Entries with parts and joints
* start *
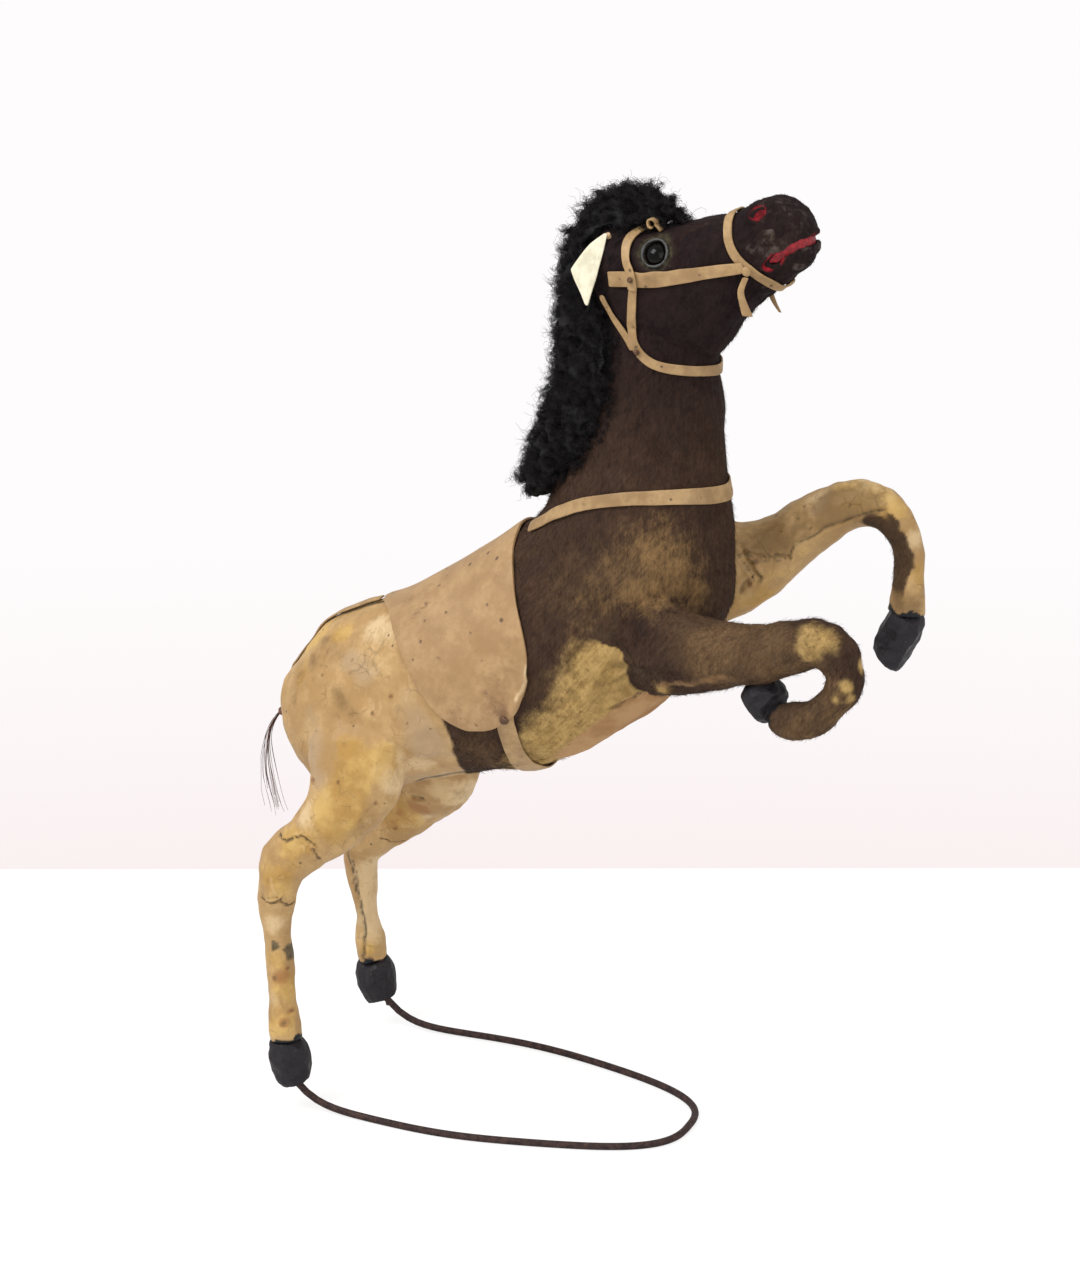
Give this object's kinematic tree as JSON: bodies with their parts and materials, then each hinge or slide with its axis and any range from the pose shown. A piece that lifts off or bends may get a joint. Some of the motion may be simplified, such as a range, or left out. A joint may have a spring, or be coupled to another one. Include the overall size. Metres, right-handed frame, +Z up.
{
  "type": "toy horse",
  "caption": "Rearing hide-covered toy horse with a wool mane, glass eyes and leather tack, its hind hooves standing on one springy loop of wire.",
  "frame": {"origin": "on the floor, under the middle of the whole horse", "axes": "+X forwards, +Y the horse's left, +Z up"},
  "size_m": [0.2462, 0.092, 0.3497],
  "materials": {
    "wire": "dark rusted steel wire",
    "wood": "bare softwood",
    "dark_hide": "short dark brown hair on hide, worn",
    "pale_hide": "bald cream hide, cracked and stained",
    "leather": "thin tan leather",
    "ear_leather": "thin pale leather",
    "hoof_paint": "thick black paint",
    "wool": "curly black wool",
    "tail_hair": "brown horsehair",
    "glass": "dark glass",
    "mouth_red": "red paint",
    "brown_metal": "tarnished tack heads"
  },
  "bodies": {
    "stand": {"stand_wire": "wire"},
    "horse": {"leg_wire_right": "wire", "leg_wire_left": "wire", "hoof_hind_right": "hoof_paint", "hoof_hind_left": "hoof_paint", "hoof_fore_right": "hoof_paint", "hoof_fore_left": "hoof_paint", "cannon_right": "pale_hide", "cannon_left": "pale_hide", "hock_right": "pale_hide", "hock_left": "pale_hide", "thigh_right": "pale_hide", "thigh_left": "pale_hide", "forearm_right": "dark_hide", "forearm_left": "pale_hide", "shin_right": "dark_hide", "shin_left": "dark_hide", "body_hide": "dark_hide", "body_core": "wood", "neck_core": "wood", "hip_dowel": "wood", "shoulder_dowel": "wood", "neck_dowel": "wood", "head": "dark_hide", "mouth_lining": "mouth_red", "eye_right": "glass", "eye_left": "glass", "eye_ring_right": "dark_hide", "eye_ring_left": "dark_hide", "ear_peg_right": "wood", "ear_peg_left": "wood", "mane": "wool", "cheek_strap_right": "leather", "cheek_strap_left": "leather", "poll_strap_right": "leather", "poll_strap_left": "leather", "noseband": "leather", "browband": "leather", "throat_lash": "leather", "breast_strap": "leather", "crupper_strap": "leather", "girth_strap": "leather", "saddle": "leather", "cheek_tack_right": "brown_metal", "cheek_tack_left": "brown_metal", "throat_tack_right": "brown_metal", "throat_tack_left": "brown_metal", "girth_stud_right": "brown_metal", "girth_stud_left": "brown_metal", "bit_knot_right": "leather", "bit_knot_left": "leather", "tail_plug": "wood"},
    "tail_binding": {"tail_binding": "tail_hair"},
    "tail_hair": {"tail_hair": "tail_hair"},
    "ear_right": {"ear_right": "ear_leather"},
    "ear_left": {"ear_left": "ear_leather"},
    "rein_stub_right": {"rein_stub_right": "leather"},
    "rein_stub_left": {"rein_stub_left": "leather"}
  },
  "joints": [
    {"name": "stand_sway", "type": "hinge", "parent": "stand", "child": "horse", "pos_m": [-0.0906, 0, 0.0094], "axis": [0, 1, 0], "range_deg": [-3, 3], "stiffness_Nm_per_rad": 8, "springref_deg": -3.73},
    {"name": "tail_sway", "type": "hinge", "parent": "horse", "child": "tail_binding", "pos_m": [-0.11365, 0, 0.14143], "axis": [1, 0, 0], "range_deg": [-30, 30]},
    {"name": "tail_lift", "type": "hinge", "parent": "tail_binding", "child": "tail_hair", "pos_m": [-0.11365, 0, 0.14143], "axis": [0, 1, 0], "range_deg": [0, 45]},
    {"name": "ear_right_swing", "type": "hinge", "parent": "horse", "child": "ear_right", "pos_m": [0.0215, -0.0138, 0.3331], "axis": [-1, 0, 0], "range_deg": [0, 40]},
    {"name": "ear_left_swing", "type": "hinge", "parent": "horse", "child": "ear_left", "pos_m": [0.0215, 0.0138, 0.3331], "axis": [1, 0, 0], "range_deg": [0, 40]},
    {"name": "rein_stub_right_swing", "type": "hinge", "parent": "horse", "child": "rein_stub_right", "pos_m": [0.0709, -0.0137, 0.3219], "axis": [-1, 0, 0], "range_deg": [0, 40]},
    {"name": "rein_stub_left_swing", "type": "hinge", "parent": "horse", "child": "rein_stub_left", "pos_m": [0.0709, 0.0137, 0.3219], "axis": [1, 0, 0], "range_deg": [0, 40]}
  ]
}
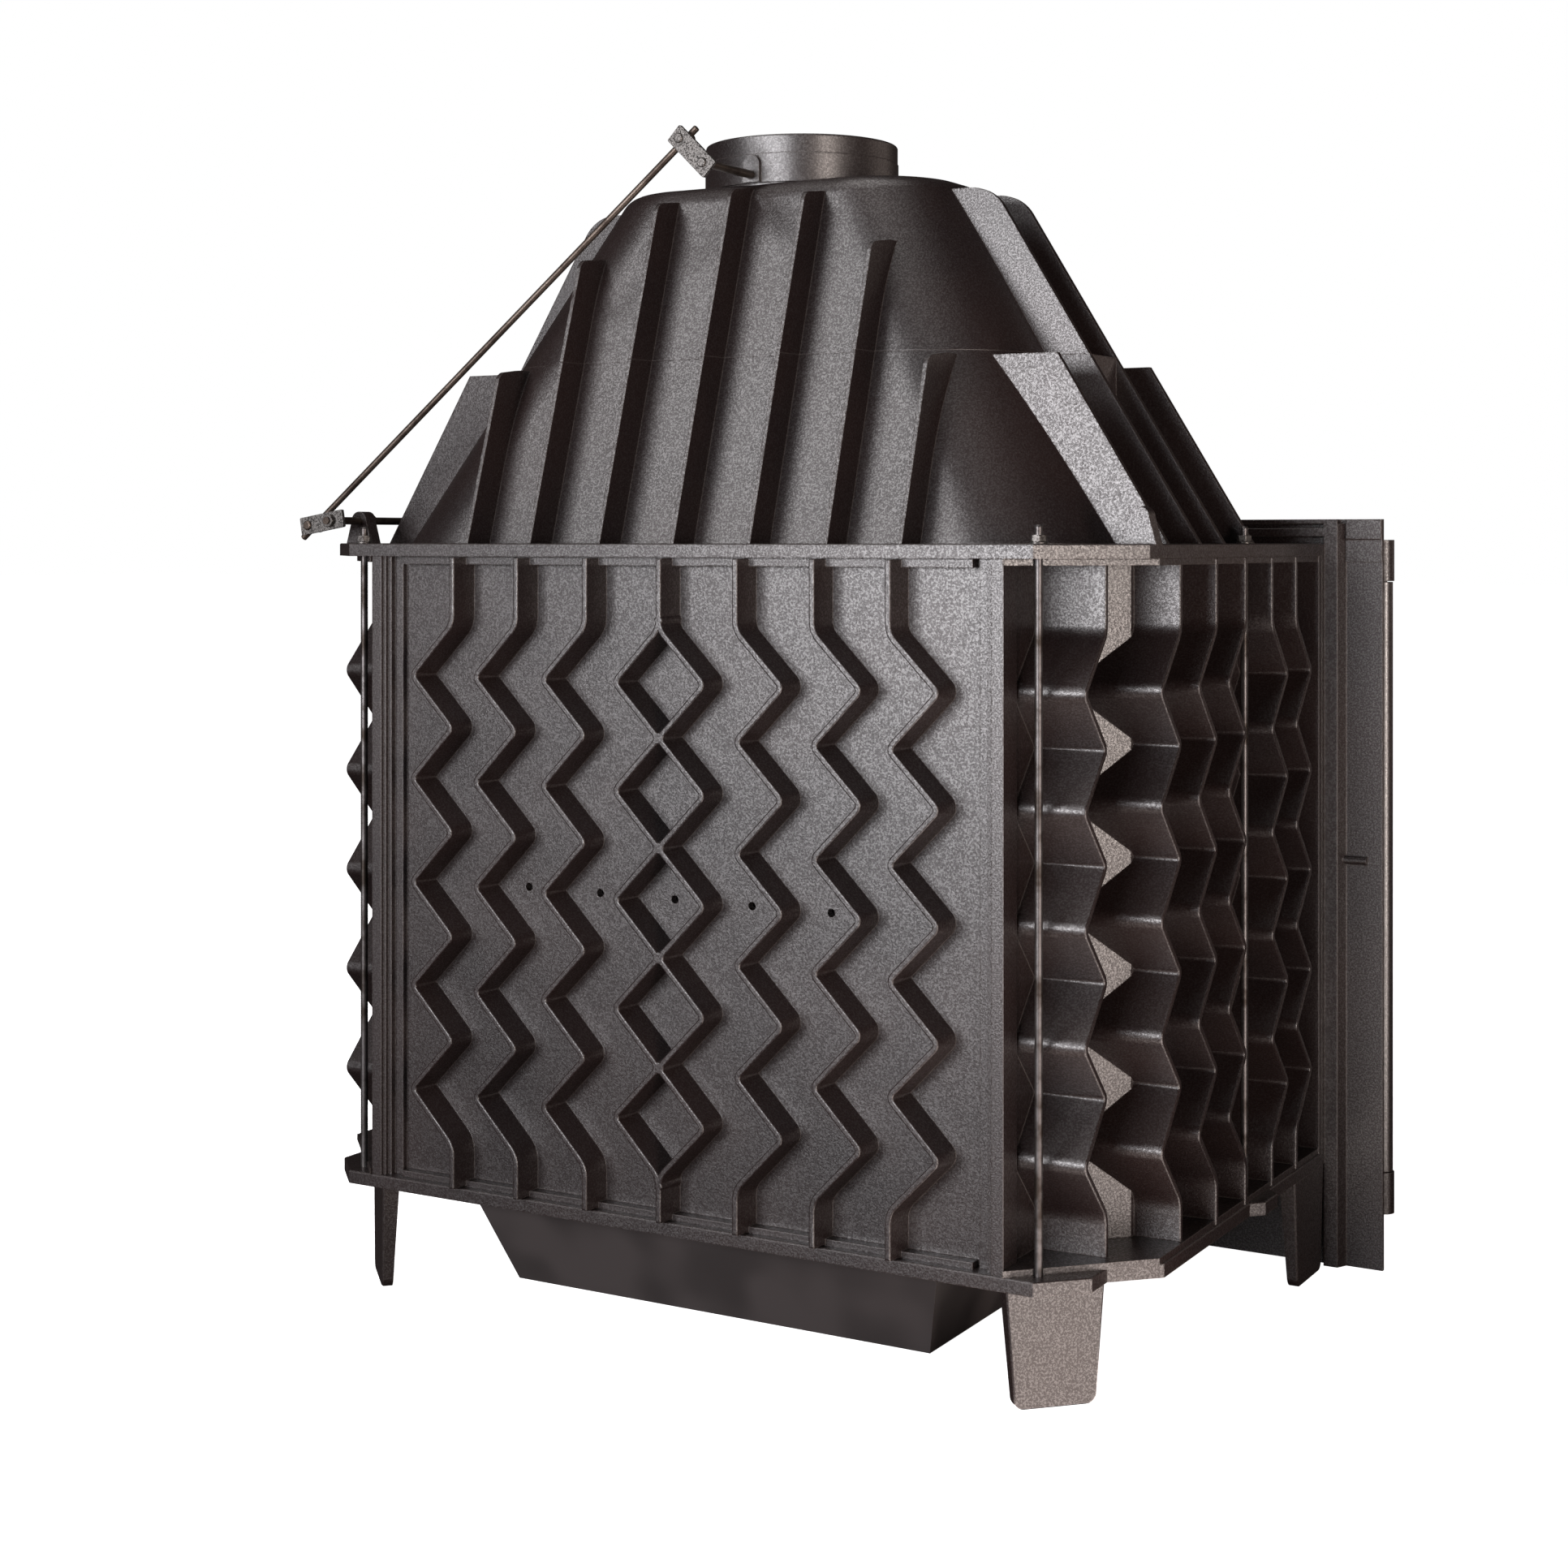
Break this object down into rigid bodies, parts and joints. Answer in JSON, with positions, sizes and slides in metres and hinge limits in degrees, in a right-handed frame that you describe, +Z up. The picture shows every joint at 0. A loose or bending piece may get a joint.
* end *
Requirement: Using the records above, pull out each line where the word "materials" occurs.

Finished task:
Give this object's kinematic tree as JSON: bodies with their parts and materials, then each hinge or slide with its axis and any range from the pose shown. A piece that lifts off or bends may get a joint. Some of the motion may be simplified, such as a range, or left out. A joint may have a spring, or be coupled to another one. Include the overall size. Metres, right-handed frame, +Z up.
  "materials": {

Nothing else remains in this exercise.